The number of ID theft victims and their total losses are probably much higher. It's hard to pin down, because law enforcement agencies may classify ID theft differently--it can involve credit card fraud, Internet fraud, or mail theft, among other crimes.
Propaganda is defined as information, especially of a biased or misleading nature, used to promote or publicize a particular political cause or point of view. As genealogists we are victims of propaganda on a national scale.
At the heart of this issue is the definition of "Identity Theft." This term is being used as a bugaboo to scare the uninformed. The fact is, as stated by the USPIS, there is NO COMMONLY ACCEPTED DEFINITION OF THE TERM.
If you spend the time to research the Uniform Crime Reporting Statistics from the U.S. Department of Justice, you will search in vain for any mention of the term "Identity Theft" or any way to correlate the statistics with the alleged activities. You can go to another source, the United States Census Bureau, Abstract on Law Enforcement, Courts, & Prisons: Crimes and Crime Rates. There is a category for Fraud and Identity Theft--Consumer Complaints by State: 2010. As those figures show and state, they are based on unverified complaints reported by consumers. The Census Bureau figures are based on the U.S. Federal Trade Commission, Consumer Sentinel Network Data Book, for January–December 2010, March 2011.
So maybe, if you keep going with this string of borrowed sources, you will ultimately find some support for the USPIS figure? Well, the total crime figure from the U.S. Census, including frauds of all kinds show a total of 1,088,411 for the entire country in 2010 and only 250,854 Identity Theft victims. Where are the 9.9 million Americans?

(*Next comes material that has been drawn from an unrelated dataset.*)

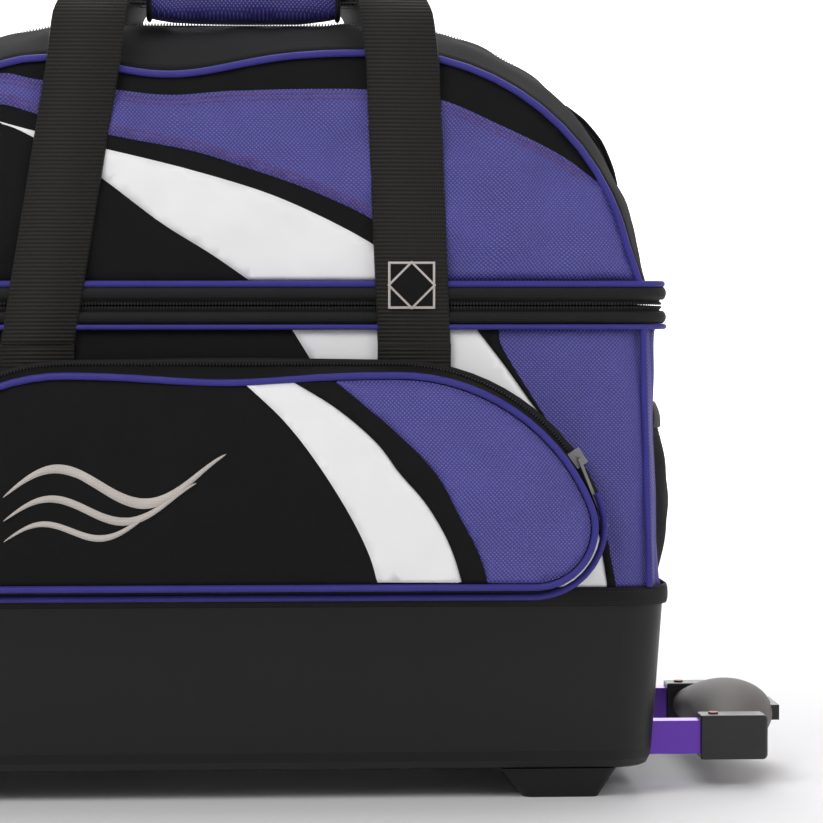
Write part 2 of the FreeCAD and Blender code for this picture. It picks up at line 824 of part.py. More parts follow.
BAND_HALF = (wall_half(size("wall_top"))[0] + size("band_proud"),
             wall_half(size("wall_top"))[1] + size("band_proud"))
COIL_LOW = size("wall_top") + size("band_depth")
SPLIT = COIL_LOW + size("coil_height") + size("coil_gap") / 2
COIL_HIGH = SPLIT + size("coil_gap") / 2
LID_BASE = COIL_HIGH + size("coil_height")
LID_SHELL_Z = LID_BASE + size("band_depth")


def band(label, low, high, proud):
    """One ring of the zip band."""
    outer = (BAND_HALF[0] + proud, BAND_HALF[1] + proud)
    inner = (BAND_HALF[0] - size("band_thickness"), BAND_HALF[1] - size("band_thickness"))
    feature(label, ring(low, high, outer, inner, size("corner_radius") + proud))


def make_zip_band():
    top = size("wall_top")
    band("zip_band_lower", top, COIL_LOW, 0)
    band("zip_coil_lower", COIL_LOW, COIL_LOW + size("coil_height"), -1)
    band("zip_coil_upper", COIL_HIGH, LID_BASE, -1)
    band("zip_band_upper", LID_BASE, LID_SHELL_Z, 0)
    strip = plain_box((-SEAM_X, BAND_HALF[1], top + 1),
                      (SEAM_X, BAND_HALF[1] + size("hinge_tape"), SPLIT - size("touch_gap")))
    feature("lid_hinge_strip", strip)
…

So, what does the Federal Trade Commission (FTC) say? The most recent report on their site for Identity Theft is 2006 and the figure quoted is 246,035 complaints, not prosecuted crimes and this is a decrease from the 2005 figure of 255,613. What does the FTC include in Identity Theft?
- Credit Card Fraud
- Phone or Utilities Fraud
- Bank Fraud
- Employment Related Fraud
- Government Documents/Benefits Fraud
- Loan Fraud
- Other Identity Theft
- Attempted Identity Theft
My conclusion? Where are the statistics to support the claims about Identity Theft? It looks like to me that there is nothing to support the claims and we, as genealogists are victims of systematic propaganda.